Pesquisa para avaliar a saúde mental da categoria

Para criar alternativas de suporte à categoria, a Federação Nacional dos Jornalistas (FENAJ), em parceria com a Fundacentro, lançou em abril de 2024 uma pesquisa nacional voltada para a saúde mental dos jornalistas. “Com essa pesquisa teremos elementos científicos para mensurar a dimensão do problema e poder pensar em estratégias no âmbito sindical para melhorar a situação,” explica Norian Segatto, diretor de saúde da Fenaj. Segatto destaca outro projeto com a Federação Nacional dos Psicólogos e sindicatos de psicólogos, que pretende propor parcerias de atendimento aos jornalistas, com previsão para o início de 2025.

A mobilização da categoria e um movimento sindical representativo colaboram na campanha para evitar o acúmulo de função e sobrecarga de trabalho devido às redações cada vez mais enxutas. “Um dos grandes desafios atuais na área de saúde é romper com a visão de que o burnout é um problema individual em que a pessoa precisa de medicação. Quem está doente são os ambientes de trabalho. Essa narrativa favorece as empresas de mídia e a indústria do remédio”, avalia Segatto.

Terapia para mudar rumos

O produtor de TV Raul Richard resolveu mudar os rumos quando percebeu que o ambiente de trabalho estava prejudicando sua estabilidade emocional pelas cobranças excessivas e falta de reconhecimento de seu trabalho. Richard procurou ajuda profissional e iniciou a terapia. “Passei a colocar a minha vida pessoal como prioridade e cuidar do físico, da saúde mental e da minha rotina.” Ele acabou optando pela mudança de emprego, e hoje atua como psicanalista. Para Richard, as redações deveriam ter um terapeuta disponível para os profissionais. “A fala é libertadora e muitas vezes pode amenizar situações engasgadas por meses.”

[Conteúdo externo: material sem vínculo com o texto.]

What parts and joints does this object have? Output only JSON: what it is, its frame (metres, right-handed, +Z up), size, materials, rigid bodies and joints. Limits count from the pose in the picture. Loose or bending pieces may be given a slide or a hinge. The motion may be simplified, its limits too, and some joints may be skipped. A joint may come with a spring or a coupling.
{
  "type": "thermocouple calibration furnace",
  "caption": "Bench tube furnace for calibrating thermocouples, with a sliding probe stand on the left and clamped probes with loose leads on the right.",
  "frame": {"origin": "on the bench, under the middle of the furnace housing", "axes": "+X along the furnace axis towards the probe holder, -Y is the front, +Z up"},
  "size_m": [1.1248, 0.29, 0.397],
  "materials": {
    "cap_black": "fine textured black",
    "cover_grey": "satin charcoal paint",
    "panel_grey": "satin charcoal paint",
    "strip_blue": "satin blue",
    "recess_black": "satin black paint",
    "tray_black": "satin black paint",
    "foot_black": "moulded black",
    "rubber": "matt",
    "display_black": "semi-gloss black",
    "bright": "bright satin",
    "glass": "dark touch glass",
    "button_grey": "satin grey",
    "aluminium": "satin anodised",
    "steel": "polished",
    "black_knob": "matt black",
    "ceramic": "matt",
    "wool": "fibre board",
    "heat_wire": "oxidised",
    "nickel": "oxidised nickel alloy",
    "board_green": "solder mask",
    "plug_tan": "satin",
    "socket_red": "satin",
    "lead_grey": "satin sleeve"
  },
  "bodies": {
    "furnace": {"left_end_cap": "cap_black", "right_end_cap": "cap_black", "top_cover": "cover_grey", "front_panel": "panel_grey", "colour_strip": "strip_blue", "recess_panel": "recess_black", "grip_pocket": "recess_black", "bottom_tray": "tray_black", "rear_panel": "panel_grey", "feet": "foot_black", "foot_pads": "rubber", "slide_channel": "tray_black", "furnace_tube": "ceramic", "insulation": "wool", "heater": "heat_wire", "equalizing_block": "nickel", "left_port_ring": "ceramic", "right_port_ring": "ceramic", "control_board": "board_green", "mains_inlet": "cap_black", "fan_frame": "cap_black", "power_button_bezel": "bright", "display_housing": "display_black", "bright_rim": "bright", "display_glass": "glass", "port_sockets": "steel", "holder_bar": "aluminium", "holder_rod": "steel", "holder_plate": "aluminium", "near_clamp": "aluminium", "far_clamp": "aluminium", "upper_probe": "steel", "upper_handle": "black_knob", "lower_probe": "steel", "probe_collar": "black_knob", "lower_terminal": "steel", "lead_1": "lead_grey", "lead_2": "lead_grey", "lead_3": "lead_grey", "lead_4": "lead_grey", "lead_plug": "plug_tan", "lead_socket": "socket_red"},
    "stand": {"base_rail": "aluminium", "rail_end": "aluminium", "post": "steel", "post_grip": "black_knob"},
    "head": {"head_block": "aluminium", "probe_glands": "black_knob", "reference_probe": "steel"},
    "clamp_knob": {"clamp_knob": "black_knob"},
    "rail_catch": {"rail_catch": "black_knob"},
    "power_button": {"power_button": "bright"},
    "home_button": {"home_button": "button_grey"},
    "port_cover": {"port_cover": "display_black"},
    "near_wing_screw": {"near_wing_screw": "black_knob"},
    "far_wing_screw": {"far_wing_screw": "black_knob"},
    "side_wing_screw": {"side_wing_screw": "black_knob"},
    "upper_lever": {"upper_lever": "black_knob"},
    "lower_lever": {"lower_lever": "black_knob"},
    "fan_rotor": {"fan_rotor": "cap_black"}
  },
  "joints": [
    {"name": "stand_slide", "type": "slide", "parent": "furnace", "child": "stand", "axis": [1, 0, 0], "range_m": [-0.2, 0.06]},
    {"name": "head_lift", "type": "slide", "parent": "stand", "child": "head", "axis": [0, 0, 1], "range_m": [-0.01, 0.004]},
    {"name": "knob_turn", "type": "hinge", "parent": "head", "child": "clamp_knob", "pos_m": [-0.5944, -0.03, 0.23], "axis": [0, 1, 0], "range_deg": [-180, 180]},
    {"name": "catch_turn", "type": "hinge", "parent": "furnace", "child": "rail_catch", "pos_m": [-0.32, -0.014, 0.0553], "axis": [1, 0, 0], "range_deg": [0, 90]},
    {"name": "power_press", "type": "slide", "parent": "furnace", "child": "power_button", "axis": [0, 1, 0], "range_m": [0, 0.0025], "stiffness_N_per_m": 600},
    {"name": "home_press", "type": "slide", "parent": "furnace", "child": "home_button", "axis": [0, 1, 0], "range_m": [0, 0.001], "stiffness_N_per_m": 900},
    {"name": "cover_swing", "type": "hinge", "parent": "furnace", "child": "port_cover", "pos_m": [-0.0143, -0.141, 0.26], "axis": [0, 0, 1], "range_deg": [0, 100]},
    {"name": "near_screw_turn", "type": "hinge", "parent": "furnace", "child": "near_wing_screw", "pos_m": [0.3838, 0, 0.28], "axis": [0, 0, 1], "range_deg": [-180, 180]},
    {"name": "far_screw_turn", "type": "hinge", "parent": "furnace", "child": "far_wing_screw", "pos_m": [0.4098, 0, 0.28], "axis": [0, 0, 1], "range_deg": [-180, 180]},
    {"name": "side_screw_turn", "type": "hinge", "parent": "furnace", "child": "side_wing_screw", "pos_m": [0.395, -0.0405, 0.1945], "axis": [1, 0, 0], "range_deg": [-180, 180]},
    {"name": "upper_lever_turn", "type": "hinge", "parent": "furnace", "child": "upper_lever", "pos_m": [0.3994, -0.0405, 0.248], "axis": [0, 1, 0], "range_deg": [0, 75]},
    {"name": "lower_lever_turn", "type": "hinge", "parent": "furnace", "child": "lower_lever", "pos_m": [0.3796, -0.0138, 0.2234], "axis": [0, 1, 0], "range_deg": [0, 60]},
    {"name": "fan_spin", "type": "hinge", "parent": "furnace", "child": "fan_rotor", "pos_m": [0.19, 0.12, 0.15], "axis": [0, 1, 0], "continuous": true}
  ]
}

Procurar ajuda profissional quando perceber que não está bem é um passo importante. Cansaço frequente, irritabilidade, tristeza, sentimento de frustração, insônia, aceleração dos pensamentos e das atitudes são sinais apontados pela psicanalista Maria Salete Mantiolhe de que o emocional pede socorro. Para quem deseja um Ano Novo melhor, Mantiolhe dá a dica. “As melhores resoluções são as mais simples, que cada pessoa com sua particularidade tem certeza de que precisa tomar, pois não está suportando certas rotinas voltadas para fora de si, não considerando seus sonhos. Voltadas a responder às expectativas dos outros.”